= Written exercise =
Repeat every line below exactly, word for word.

= Dataset rows =
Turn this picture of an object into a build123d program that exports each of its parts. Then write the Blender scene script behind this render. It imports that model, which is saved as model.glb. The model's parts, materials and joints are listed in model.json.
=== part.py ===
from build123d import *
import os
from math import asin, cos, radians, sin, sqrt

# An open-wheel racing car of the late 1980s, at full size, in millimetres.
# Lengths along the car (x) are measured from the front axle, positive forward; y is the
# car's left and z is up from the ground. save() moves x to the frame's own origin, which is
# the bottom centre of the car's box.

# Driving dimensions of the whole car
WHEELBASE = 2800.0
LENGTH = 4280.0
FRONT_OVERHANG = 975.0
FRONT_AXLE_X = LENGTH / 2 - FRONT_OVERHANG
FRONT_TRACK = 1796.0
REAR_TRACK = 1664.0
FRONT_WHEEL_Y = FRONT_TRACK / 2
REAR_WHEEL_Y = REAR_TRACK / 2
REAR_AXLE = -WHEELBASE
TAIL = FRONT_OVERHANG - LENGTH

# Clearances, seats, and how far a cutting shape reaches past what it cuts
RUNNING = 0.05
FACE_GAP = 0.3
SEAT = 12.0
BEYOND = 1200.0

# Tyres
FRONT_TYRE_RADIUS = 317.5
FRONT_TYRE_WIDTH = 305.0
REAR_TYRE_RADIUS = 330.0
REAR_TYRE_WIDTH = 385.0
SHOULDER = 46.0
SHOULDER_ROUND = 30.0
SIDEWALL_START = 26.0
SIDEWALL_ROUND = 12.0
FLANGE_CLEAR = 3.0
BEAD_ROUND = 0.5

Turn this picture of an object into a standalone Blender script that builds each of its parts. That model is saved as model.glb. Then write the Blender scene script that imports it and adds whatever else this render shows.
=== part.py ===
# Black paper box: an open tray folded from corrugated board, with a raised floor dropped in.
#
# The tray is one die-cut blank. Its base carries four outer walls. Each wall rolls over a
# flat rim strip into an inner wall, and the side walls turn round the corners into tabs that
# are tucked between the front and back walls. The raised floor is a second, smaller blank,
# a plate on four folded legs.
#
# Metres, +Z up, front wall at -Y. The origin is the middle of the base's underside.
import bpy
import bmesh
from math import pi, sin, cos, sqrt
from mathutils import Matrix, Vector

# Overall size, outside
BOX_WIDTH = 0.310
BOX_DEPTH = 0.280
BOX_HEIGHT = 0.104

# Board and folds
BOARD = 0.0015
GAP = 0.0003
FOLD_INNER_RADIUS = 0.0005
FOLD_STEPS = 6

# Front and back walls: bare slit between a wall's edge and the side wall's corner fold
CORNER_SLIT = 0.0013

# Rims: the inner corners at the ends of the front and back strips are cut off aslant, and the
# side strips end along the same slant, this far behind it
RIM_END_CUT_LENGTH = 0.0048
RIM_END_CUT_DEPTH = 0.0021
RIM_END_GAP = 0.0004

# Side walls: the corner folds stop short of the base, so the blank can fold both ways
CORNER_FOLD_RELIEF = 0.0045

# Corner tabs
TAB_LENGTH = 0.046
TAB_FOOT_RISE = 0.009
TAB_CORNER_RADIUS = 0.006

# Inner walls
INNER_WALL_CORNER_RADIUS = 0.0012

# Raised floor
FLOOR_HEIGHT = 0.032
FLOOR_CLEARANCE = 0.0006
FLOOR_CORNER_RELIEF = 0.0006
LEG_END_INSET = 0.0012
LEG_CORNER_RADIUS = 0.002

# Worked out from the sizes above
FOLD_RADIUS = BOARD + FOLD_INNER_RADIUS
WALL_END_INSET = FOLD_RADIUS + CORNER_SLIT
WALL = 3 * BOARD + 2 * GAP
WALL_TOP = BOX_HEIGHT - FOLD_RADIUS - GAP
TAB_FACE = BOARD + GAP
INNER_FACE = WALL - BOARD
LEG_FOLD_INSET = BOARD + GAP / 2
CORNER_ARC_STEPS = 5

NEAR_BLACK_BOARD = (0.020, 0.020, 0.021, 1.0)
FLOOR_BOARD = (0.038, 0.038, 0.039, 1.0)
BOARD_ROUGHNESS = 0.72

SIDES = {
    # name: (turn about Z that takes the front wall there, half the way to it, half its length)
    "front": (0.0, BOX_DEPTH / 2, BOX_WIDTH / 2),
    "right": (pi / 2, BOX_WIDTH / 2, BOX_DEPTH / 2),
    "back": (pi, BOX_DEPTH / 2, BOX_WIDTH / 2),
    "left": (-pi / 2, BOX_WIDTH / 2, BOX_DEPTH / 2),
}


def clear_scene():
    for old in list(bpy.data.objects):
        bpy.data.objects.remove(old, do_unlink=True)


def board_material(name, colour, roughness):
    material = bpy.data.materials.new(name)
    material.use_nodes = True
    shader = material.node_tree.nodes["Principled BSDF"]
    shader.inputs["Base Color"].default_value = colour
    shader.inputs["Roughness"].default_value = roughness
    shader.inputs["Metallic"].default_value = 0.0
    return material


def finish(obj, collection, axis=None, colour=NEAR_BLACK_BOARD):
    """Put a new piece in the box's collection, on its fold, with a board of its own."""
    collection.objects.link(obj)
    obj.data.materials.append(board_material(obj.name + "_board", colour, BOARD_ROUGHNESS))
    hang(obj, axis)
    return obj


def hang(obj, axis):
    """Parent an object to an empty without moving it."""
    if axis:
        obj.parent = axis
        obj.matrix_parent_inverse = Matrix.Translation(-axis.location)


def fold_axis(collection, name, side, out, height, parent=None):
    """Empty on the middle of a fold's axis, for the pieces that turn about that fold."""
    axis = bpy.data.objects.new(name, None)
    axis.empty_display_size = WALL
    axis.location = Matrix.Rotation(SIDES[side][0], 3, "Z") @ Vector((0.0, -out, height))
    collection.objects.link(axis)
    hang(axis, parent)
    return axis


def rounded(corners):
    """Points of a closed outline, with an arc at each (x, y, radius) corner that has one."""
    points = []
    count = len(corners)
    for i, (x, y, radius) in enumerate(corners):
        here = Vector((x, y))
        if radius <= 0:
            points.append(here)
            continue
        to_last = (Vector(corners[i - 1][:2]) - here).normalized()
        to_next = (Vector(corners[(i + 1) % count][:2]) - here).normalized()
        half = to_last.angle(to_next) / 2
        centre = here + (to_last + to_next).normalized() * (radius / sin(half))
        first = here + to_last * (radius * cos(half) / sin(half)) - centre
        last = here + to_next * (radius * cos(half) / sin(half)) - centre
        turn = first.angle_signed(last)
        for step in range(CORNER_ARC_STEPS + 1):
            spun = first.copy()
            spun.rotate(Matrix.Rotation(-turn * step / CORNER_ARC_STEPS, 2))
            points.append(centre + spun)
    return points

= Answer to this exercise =
Turn this picture of an object into a build123d program that exports each of its parts. Then write the Blender scene script behind this render. It imports that model, which is saved as model.glb. The model's parts, materials and joints are listed in model.json.
=== part.py ===
from build123d import *
import os
from math import asin, cos, radians, sin, sqrt

# An open-wheel racing car of the late 1980s, at full size, in millimetres.
# Lengths along the car (x) are measured from the front axle, positive forward; y is the
# car's left and z is up from the ground. save() moves x to the frame's own origin, which is
# the bottom centre of the car's box.

# Driving dimensions of the whole car
WHEELBASE = 2800.0
LENGTH = 4280.0
FRONT_OVERHANG = 975.0
FRONT_AXLE_X = LENGTH / 2 - FRONT_OVERHANG
FRONT_TRACK = 1796.0
REAR_TRACK = 1664.0
FRONT_WHEEL_Y = FRONT_TRACK / 2
REAR_WHEEL_Y = REAR_TRACK / 2
REAR_AXLE = -WHEELBASE
TAIL = FRONT_OVERHANG - LENGTH

# Clearances, seats, and how far a cutting shape reaches past what it cuts
RUNNING = 0.05
FACE_GAP = 0.3
SEAT = 12.0
BEYOND = 1200.0

# Tyres
FRONT_TYRE_RADIUS = 317.5
FRONT_TYRE_WIDTH = 305.0
REAR_TYRE_RADIUS = 330.0
REAR_TYRE_WIDTH = 385.0
SHOULDER = 46.0
SHOULDER_ROUND = 30.0
SIDEWALL_START = 26.0
SIDEWALL_ROUND = 12.0
FLANGE_CLEAR = 3.0
BEAD_ROUND = 0.5

Turn this picture of an object into a standalone Blender script that builds each of its parts. That model is saved as model.glb. Then write the Blender scene script that imports it and adds whatever else this render shows.
=== part.py ===
# Black paper box: an open tray folded from corrugated board, with a raised floor dropped in.
#
# The tray is one die-cut blank. Its base carries four outer walls. Each wall rolls over a
# flat rim strip into an inner wall, and the side walls turn round the corners into tabs that
# are tucked between the front and back walls. The raised floor is a second, smaller blank,
# a plate on four folded legs.
#
# Metres, +Z up, front wall at -Y. The origin is the middle of the base's underside.
import bpy
import bmesh
from math import pi, sin, cos, sqrt
from mathutils import Matrix, Vector

# Overall size, outside
BOX_WIDTH = 0.310
BOX_DEPTH = 0.280
BOX_HEIGHT = 0.104

# Board and folds
BOARD = 0.0015
GAP = 0.0003
FOLD_INNER_RADIUS = 0.0005
FOLD_STEPS = 6

# Front and back walls: bare slit between a wall's edge and the side wall's corner fold
CORNER_SLIT = 0.0013

# Rims: the inner corners at the ends of the front and back strips are cut off aslant, and the
# side strips end along the same slant, this far behind it
RIM_END_CUT_LENGTH = 0.0048
RIM_END_CUT_DEPTH = 0.0021
RIM_END_GAP = 0.0004

# Side walls: the corner folds stop short of the base, so the blank can fold both ways
CORNER_FOLD_RELIEF = 0.0045

# Corner tabs
TAB_LENGTH = 0.046
TAB_FOOT_RISE = 0.009
TAB_CORNER_RADIUS = 0.006

# Inner walls
INNER_WALL_CORNER_RADIUS = 0.0012

# Raised floor
FLOOR_HEIGHT = 0.032
FLOOR_CLEARANCE = 0.0006
FLOOR_CORNER_RELIEF = 0.0006
LEG_END_INSET = 0.0012
LEG_CORNER_RADIUS = 0.002

# Worked out from the sizes above
FOLD_RADIUS = BOARD + FOLD_INNER_RADIUS
WALL_END_INSET = FOLD_RADIUS + CORNER_SLIT
WALL = 3 * BOARD + 2 * GAP
WALL_TOP = BOX_HEIGHT - FOLD_RADIUS - GAP
TAB_FACE = BOARD + GAP
INNER_FACE = WALL - BOARD
LEG_FOLD_INSET = BOARD + GAP / 2
CORNER_ARC_STEPS = 5

NEAR_BLACK_BOARD = (0.020, 0.020, 0.021, 1.0)
FLOOR_BOARD = (0.038, 0.038, 0.039, 1.0)
BOARD_ROUGHNESS = 0.72

SIDES = {
    # name: (turn about Z that takes the front wall there, half the way to it, half its length)
    "front": (0.0, BOX_DEPTH / 2, BOX_WIDTH / 2),
    "right": (pi / 2, BOX_WIDTH / 2, BOX_DEPTH / 2),
    "back": (pi, BOX_DEPTH / 2, BOX_WIDTH / 2),
    "left": (-pi / 2, BOX_WIDTH / 2, BOX_DEPTH / 2),
}


def clear_scene():
    for old in list(bpy.data.objects):
        bpy.data.objects.remove(old, do_unlink=True)


def board_material(name, colour, roughness):
    material = bpy.data.materials.new(name)
    material.use_nodes = True
    shader = material.node_tree.nodes["Principled BSDF"]
    shader.inputs["Base Color"].default_value = colour
    shader.inputs["Roughness"].default_value = roughness
    shader.inputs["Metallic"].default_value = 0.0
    return material


def finish(obj, collection, axis=None, colour=NEAR_BLACK_BOARD):
    """Put a new piece in the box's collection, on its fold, with a board of its own."""
    collection.objects.link(obj)
    obj.data.materials.append(board_material(obj.name + "_board", colour, BOARD_ROUGHNESS))
    hang(obj, axis)
    return obj


def hang(obj, axis):
    """Parent an object to an empty without moving it."""
    if axis:
        obj.parent = axis
        obj.matrix_parent_inverse = Matrix.Translation(-axis.location)


def fold_axis(collection, name, side, out, height, parent=None):
    """Empty on the middle of a fold's axis, for the pieces that turn about that fold."""
    axis = bpy.data.objects.new(name, None)
    axis.empty_display_size = WALL
    axis.location = Matrix.Rotation(SIDES[side][0], 3, "Z") @ Vector((0.0, -out, height))
    collection.objects.link(axis)
    hang(axis, parent)
    return axis


def rounded(corners):
    """Points of a closed outline, with an arc at each (x, y, radius) corner that has one."""
    points = []
    count = len(corners)
    for i, (x, y, radius) in enumerate(corners):
        here = Vector((x, y))
        if radius <= 0:
            points.append(here)
            continue
        to_last = (Vector(corners[i - 1][:2]) - here).normalized()
        to_next = (Vector(corners[(i + 1) % count][:2]) - here).normalized()
        half = to_last.angle(to_next) / 2
        centre = here + (to_last + to_next).normalized() * (radius / sin(half))
        first = here + to_last * (radius * cos(half) / sin(half)) - centre
        last = here + to_next * (radius * cos(half) / sin(half)) - centre
        turn = first.angle_signed(last)
        for step in range(CORNER_ARC_STEPS + 1):
            spun = first.copy()
            spun.rotate(Matrix.Rotation(-turn * step / CORNER_ARC_STEPS, 2))
            points.append(centre + spun)
    return points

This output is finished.